Maturità ed efficacia: l’anno scorso la squadra appariva molto frenetica, con una grande carica agonistica, con la necessità di correre e tenere i ritmi alti per 70/80 minuti a partita. La Juve attuale, sebbene Carrera nel post-match di Udine abbia palesato una certa insoddisfazione nel vedere giocare la squadra sotto ritmo, sembra in grado di poter vincere quasi camminando. Specialmente al Friuli, si sono visti passaggi stretti e dialoghi di prima che, l’avessero fatto “gli allievi di Zeman”, si sarebbe gridato al miracolo sportivo e ad un nuovo modo d’interpretare il calcio; e che fanno capire come tutti i giocatori (anche quelli nuovi) percepiscono i voleri del tecnico in maniera quasi telepatica. E questo è un punto da non sottovalutare vista la quasi impossibilità di vedere, come l’anno scorso, undici invasati correre e raddoppiare le marcature per 90 minuti per 60 partite all’anno; un’arma in più, un segno di maturità ed equilibrio che potrebbe dare alla Juve di Conte ancora più consapevolezza di essere una grande squadra.

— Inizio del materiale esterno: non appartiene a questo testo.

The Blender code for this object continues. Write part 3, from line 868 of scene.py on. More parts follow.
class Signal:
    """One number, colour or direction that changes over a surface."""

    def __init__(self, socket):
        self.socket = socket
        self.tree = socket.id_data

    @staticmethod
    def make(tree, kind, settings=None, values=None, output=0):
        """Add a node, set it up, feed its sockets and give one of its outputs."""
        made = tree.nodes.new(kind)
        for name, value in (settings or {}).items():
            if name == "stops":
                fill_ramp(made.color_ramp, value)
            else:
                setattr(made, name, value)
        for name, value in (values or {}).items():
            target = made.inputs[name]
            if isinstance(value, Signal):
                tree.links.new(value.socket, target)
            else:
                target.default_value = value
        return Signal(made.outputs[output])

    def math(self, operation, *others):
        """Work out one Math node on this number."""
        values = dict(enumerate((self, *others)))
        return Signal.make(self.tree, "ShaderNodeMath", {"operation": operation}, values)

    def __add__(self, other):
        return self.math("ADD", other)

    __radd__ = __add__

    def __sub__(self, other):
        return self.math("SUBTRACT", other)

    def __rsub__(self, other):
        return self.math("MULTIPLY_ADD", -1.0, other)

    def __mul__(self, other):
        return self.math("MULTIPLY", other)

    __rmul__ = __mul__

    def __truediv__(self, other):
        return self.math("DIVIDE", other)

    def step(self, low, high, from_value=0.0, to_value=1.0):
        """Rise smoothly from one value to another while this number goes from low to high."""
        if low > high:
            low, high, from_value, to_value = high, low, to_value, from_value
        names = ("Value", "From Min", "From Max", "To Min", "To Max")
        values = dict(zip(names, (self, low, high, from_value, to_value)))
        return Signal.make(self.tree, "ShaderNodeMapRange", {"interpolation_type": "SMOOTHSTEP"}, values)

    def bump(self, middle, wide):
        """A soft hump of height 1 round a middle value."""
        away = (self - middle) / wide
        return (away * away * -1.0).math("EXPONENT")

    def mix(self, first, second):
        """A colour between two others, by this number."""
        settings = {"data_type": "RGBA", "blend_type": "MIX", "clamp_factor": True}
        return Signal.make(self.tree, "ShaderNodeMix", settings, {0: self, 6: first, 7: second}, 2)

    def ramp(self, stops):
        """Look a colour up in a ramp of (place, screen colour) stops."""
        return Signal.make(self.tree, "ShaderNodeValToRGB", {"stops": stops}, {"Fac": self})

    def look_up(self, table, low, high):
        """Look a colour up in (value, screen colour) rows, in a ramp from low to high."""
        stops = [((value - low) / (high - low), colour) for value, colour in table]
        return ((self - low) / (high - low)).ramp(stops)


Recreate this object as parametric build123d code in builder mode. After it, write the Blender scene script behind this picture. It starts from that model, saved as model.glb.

Sul secondo punto, che invece potrebbe sembrare un po’ forzato, ci ha pensato il convegno degli allenatori annuale di Nyon a scacciare ogni dubbio: tanti gli elogi per Conte, da Simeone a Spalletti, da Lucescu a Mourinho anche se i due, simili per fame, voglia di vincere e antipatia di vittoria, appaiono completamente agli antipodi per il modo di far giocare le squadre. Il portoghese, volente o nolente, rappresenta però uno degli allenatori più vincenti del calcio dei giorni nostri e dunque i suoi giudizi non possono che impreziosire e gratificare l’immenso lavoro svolto dal Mister, con l’aggiunta non trascurabile che, a proposito del “migliore allenatore d’Europa” disse: “Zeman?? E chi è?”. Una differenza di vedute abissale da parte di Mourinho, differenza che certa stampa pronta ad osannare tutto ciò che è anti-juventino si guarderà bene dal mettere in risalto e che strappa anche un sorriso sarcastico pensando alla reazione in certi ambienti romano-milanesi alle sue parole.

E in Italia? Beh, nella nostra vecchia Penisola a forma di stivale Conte, come detto da lui stesso nella conferenza stampa all’indomani della sentenza della Corte federale, si è preso titoli a nove colonne per sette mesi a causa delle dichiarazioni credibili a targhe alterne di Pippo (Carobbio). Diventa addirittura “il caso”, secondo la Gazzetta del 3 settembre, perché allo stadio Friuli ha avuto un box esclusivo da cui seguire l’incontro, box inizialmente destinato alla Rai. E io che pensavo invece che l’unico vero caso fosse una squalifica apparsa ai più tanto iniqua quanto assurda, per la serie “quando pensi che hanno toccato il fondo sono sempre pronti a farti ricredere”. D’altronde in Via Solferino erano “stregati da Zeman” (titolone del 4 settembre): perché dunque continuare a perdere tempo con chi il giorno prima appariva un privilegiato e aveva osare annichilire e smontare il sistema della nuova inquisizione sportiva? Costretto a prendersi pure le accuse di “plagio” da parte di Christian Maggio proprio a causa del 3-5-2, un must del credo tattico di Mazzarri. Ribadire che coloro che spiavano gli allenamenti degli avversari in Cina facevano parte dello staff azzurro, e non di quello bianconero, sembrerebbe stucchevole; ritengo invece che sarebbe più interessante far giocare (quasi per assurdo) qualche partita a Maggio nell’undici di Conte, proprio lui che gioca sull’esterno, tanto per fargli capire quanto il nostro Mister intenda ed applichi in concreto un calcio totalmente diverso. E, dulcis in fundo, anche Prandelli (che pure qualche considerazione seria l’aveva spesa sulla vicenda della squalifica) prima di Bulgaria-Italia ha tenuto a rimarcare come alcune scelte le avesse anticipate lui: mi perdoni il Ct azzurro se penso che anche nella sfida dell'altra sera abbia dimostrato di essere sì una brava persona, seria, onesta, sempre “politically correct”, ma il carisma e la mentalità aggressiva del nostro mister sono virtù che gli mancano e che non possono non essere presenti in un grandissimo allenatore; e soprattutto se preferisco, al suo sorriso e alla sua buona parola spesa quasi sempre per tutti, il broncio, lo sguardo fiero e quell'aria anche un po’ arrogante di chi (Conte) sa il fatto suo; in fondo i tempi del cobollismo, degli smiles e delle operazioni simpatia sono finiti, e vivaddio!!